KeyCorp announced Thursday that it had become the first banking company to use a new Federal Reserve service for transmitting checks as digital images, and the Fed said more will soon follow.
Key began using FedForward Paper-to-Image on Nov. 4, just a week after the Check Clearing for the 21st Century Act went into effect. It used the service to clear 3,700 checks, for $56 million, the first day.
No other banking company is using FedForward yet, said Fred Herr, a senior vice president at the Federal Reserve, but by yearend several banks of varying sizes will announce that they are using Fed image services.
"There's quite a bit of interest," Mr. Herr said.
To use FedForward, banks will deliver paper checks to the Fed, which will convert them into images and transmit the image files to other Fed branches. The checks will be printed out as image replacement documents and presented to the paying banks for settlement.
FedForward is currently offered only through the Fed's West Coast offices, but Mr. Herr said it will be available nationwide in the first quarter. The Fed's other new imaging services, with no users yet, are FedReturn, for returns processing, and FedReceipt, for image cash letters.
Michael Barnum, the executive vice president of Key's client services group, said FedForward "provides us with some of the ultimate advantages of image exchange with institutions that are not yet in a position to accept images."
Though the checks are not settled as images, the conversion cuts their transit time by as much as a day and means faster settlement, he said.
The Fed announced the existence of FedForward in May, but banks could not use it until Oct. 28, the day that Check 21 took effect. The law makes image-replacement documents legal payment instruments and requires banks to accept them in lieu of the original checks.
Mr.

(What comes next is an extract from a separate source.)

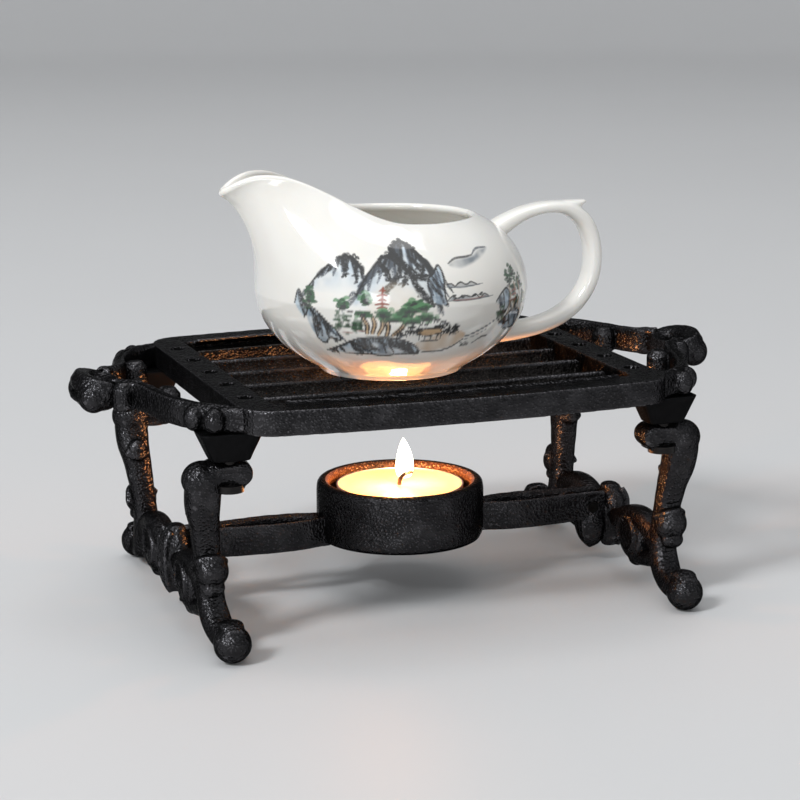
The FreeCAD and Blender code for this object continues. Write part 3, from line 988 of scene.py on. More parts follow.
@dataclass
class Handles:
    """Scrolled handle at each end: two arms that meet in an oval shell."""

    bead: float = 3.0
    half_band: float = 2.1
    eye_x: float = 4.7
    eye_y: float = 8.3
    arm: Extent = box_of("handle_arm_front_right")
    shell: Extent = box_of("handle_shell_right")

    def arm_clay(self) -> Clay:
        """Shape the right front arm."""
        clay = Clay()
        low, high = self.arm.low.z, self.arm.high.z
        middle, half = (low + high) / 2, (high - low) / 2
        path = [(60.0, -49.0, middle, half, 2.4), (66.5, -45.8, middle, half, 2.3),
                (72.0, -40.4, middle, half, self.half_band),
                (75.8, -33.8, middle + 0.1, half, self.half_band),
                (78.6, -26.0, middle + 0.3, half, self.half_band), (80.4, -18.0, middle + 0.6, half + 0.1, 2.0),
                (83.2, -11.4, middle + 0.9, half + 0.3, 1.9), (87.4, -9.2, middle + 1.1, half + 0.4, 1.8)]
        clay.tube(path, Z_AXIS, power=4.5)
        for shift in (-1.45, 1.45):
            lip = [(x + shift * 0.9, y + shift * 0.4, z + h - 0.1) for x, y, z, h, w in path[1:]]
            clay.cord(lip, 0.62)
        for x, y in ((69.6, -47.4), (73.6, -41.6)):
            clay.ball((x, y, middle), (self.bead, self.bead, half + 0.1))
        roll = [(3.1, -half), (3.5, -half + 0.9), (3.5, half - 1.2), (2.6, half - 0.1), (1.2, half + 0.5)]
        clay.lathe((75.2, -19.6, middle + 0.2), Z_AXIS, roll)
        clay.tube([(75.2, -19.6, middle, half - 0.6, 1.7), (77.4, -20.6, middle, half - 0.5, 1.6),
                   (80.0, -20.2, middle, half - 0.4, 1.4)], Z_AXIS, power=4)
        clay.cord([(75.2 + 1.9 * math.cos(a), -19.6 + 1.9 * math.sin(a), high + 0.5 - 0.05 * a)
                   for a in np.linspace(0, 5.5, 9)], 0.5)
        curl = [(2.4, -half - 0.2), (3.1, -half + 0.8), (3.2, half - 1.4), (2.4, half + 0.2),
                (1.1, half + 0.9)]
        clay.lathe((86.0, -11.6, middle + 0.4), Z_AXIS, curl)
        clay.cord([(86.0 + (2.2 - 0.24 * a) * math.cos(a + 2.2), -11.6 + (2.2 - 0.24 * a) * math.sin(a + 2.2),
                    high + 0.9 + 0.05 * a) for a in np.linspace(0, 6.6, 12)], 0.45)
        return clay

    def shell_clay(self) -> Clay:
        """Shape the right shell: a full oval with a raised border round a hollow eye."""
        clay = Clay()
        x, z = self.shell.centre.x - 0.4, self.shell.centre.z + 1.6
        ring = [(x + self.eye_x * math.cos(a), self.eye_y * math.sin(a), z + 1.6 * math.cos(a))
                for a in np.linspace(0, 2 * math.pi, 20, endpoint=False)]
        clay.cord(ring, 3.2, closed=True)
        clay.ball((x + 0.6, 0.0, z - 2.6), (6.2, 10.6, 3.9))
        border = [(x + 1.24 * self.eye_x * math.cos(a), 1.13 * self.eye_y * math.sin(a),
                   z + 2.7 + 1.5 * math.cos(a))
                  for a in np.linspace(0, 2 * math.pi, 20, endpoint=False)]
        clay.cord(border, 0.75, closed=True)
        inner = [(x + 0.52 * self.eye_x * math.cos(a), 0.70 * self.eye_y * math.sin(a),
                  z + 1.9 + 1.2 * math.cos(a))
                 for a in np.linspace(0, 2 * math.pi, 20, endpoint=False)]
        clay.cord(inner, 0.6, closed=True)
        for side in (-1, 1):
            clay.ball((x + 3.0, side * 6.6, z - 1.4), (4.4, 4.6, 4.6))
            clay.cord([(x - 3.6, side * 6.6, z + 2.6), (x - 5.4, side * 9.6, z + 2.4),
                       (x - 4.8, side * 12.0, z + 1.2), (x - 2.6, side * 12.4, z - 0.4)], 1.1)
            clay.cord([(x + 1.0, side * 10.8, z - 1.8), (x + 5.4, side * 7.6, z - 2.2),
                       (x + 7.0, side * 3.0, z - 2.4), (x + 7.1, 0.0, z - 2.5)], 0.8)
        return clay

    def build(self, iron: Material) -> None:
        """Make both handles."""
        master = self.arm_clay().cast("arm_master", lumps=0.06)
        place_copies(Corner, Master(master, "handle_band_", "handle_arm_", iron))
        shell = self.shell_clay().cast("shell_master", lumps=0.06)
        place_copies(Side, Master(shell, "shell_", "handle_shell_", iron))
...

Herr said that FedForward will be able to handle an unlimited number of checks but that the Fed has limited volume for a shakeout period. The limit is being raised gradually, he said.
In addition to using FedForward, Key has been exchanging check images since late August with J.P. Morgan Chase & Co. in a pilot test of the image exchange network developed by Small Value Payments Co., a unit of Clearing House Payments Co. LLC.

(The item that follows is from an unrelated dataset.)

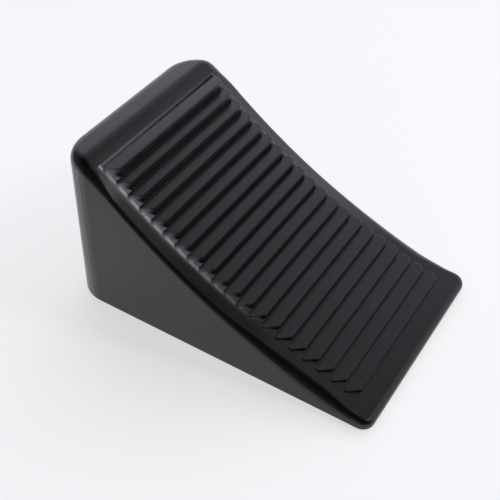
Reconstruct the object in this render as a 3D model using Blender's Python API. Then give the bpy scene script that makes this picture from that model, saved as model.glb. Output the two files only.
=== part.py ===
"""Moulded wheel chock: a hollow wedge with a curved, stepped ramp.

Run with: blender --background --python part.py
Metres, +Z up. X runs from the heel (tall end) to the toe, the ground is z = 0,
and the middle of the base is the origin. The shape is laid out in millimetres
from the heel and turned into metres where each mesh is made.
"""
import math

import bmesh
import bpy

# Overall sizes, millimetres
LENGTH = 203.0
WIDTH = 130.5
HEIGHT = 102.2
WALL = 3.2
GAP = 0.3                # clearance between neighbouring solids

# Plan view of the shell
HEEL_CORNER = 22.0       # plan radius of the two heel corners
TOE_CORNER = 7.0         # plan radius of the two toe corners
DRAFT = math.tan(math.radians(1.7))
RIM_RADIUS = 6.6         # rounding where the walls meet the top
RIM_SHARE = 0.55         # the rounding takes at most this share of a low wall
INNER_RIM_RADIUS = 3.0

# Profile of the top, from the heel
LAND_FRONT = 20.9        # the flat top land ends here
LAND_ROUNDING = 3.6
TOE_THICKNESS = 4.8

# Tyre arc that the tread noses lie on
TREADS = 20
ARC_RADIUS = 416.0
ARC_CENTRE = (314.4, 405.8)
FIRST_NOSE = math.radians(-131.59)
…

But only about 100 checks a day, much less than the FedForward volume, are going through the Small Value Payments Co. network.
The difference constitutes a vote of confidence in the Fed system, said Edward L. Neumann, the managing director of consulting services at Javelin Strategy and Research, in Pleasanton, Calif.
"They're actually using the service instead of piloting it for a limited number of checks," he said. Though 3,700 checks is obviously a small part of Key's volume, Mr. Neumann said, it is "significant enough to show that the system works."
One advantage of FedForward, he said, is that banks can choose which checks they want to route through the Fed. For example, he said, they can use it accelerate the clearing of large checks, which reduces risk.
"This is a terrific starting point," Mr. Neumann said. "The business case makes a lot of sense for large banks like Key."
Mr. Barnum said FedForward does help reduce risk. Key is considering it for any checks that would otherwise have to travel from the West Coast to the East Coast for clearing.
Alenka Grealish, who manages the banking group at the Boston market research firm Celent Communications LLC, said image systems will become more useful as more banks use them. Wider use will enable banks to settle the transactions without converting images into image-replacement documents, she said.
Still, Key's announcement sends a message, Ms. Grealish said. "It definitely emboldens other banks to think about what their own actions should be so they don't get behind the adoption curve."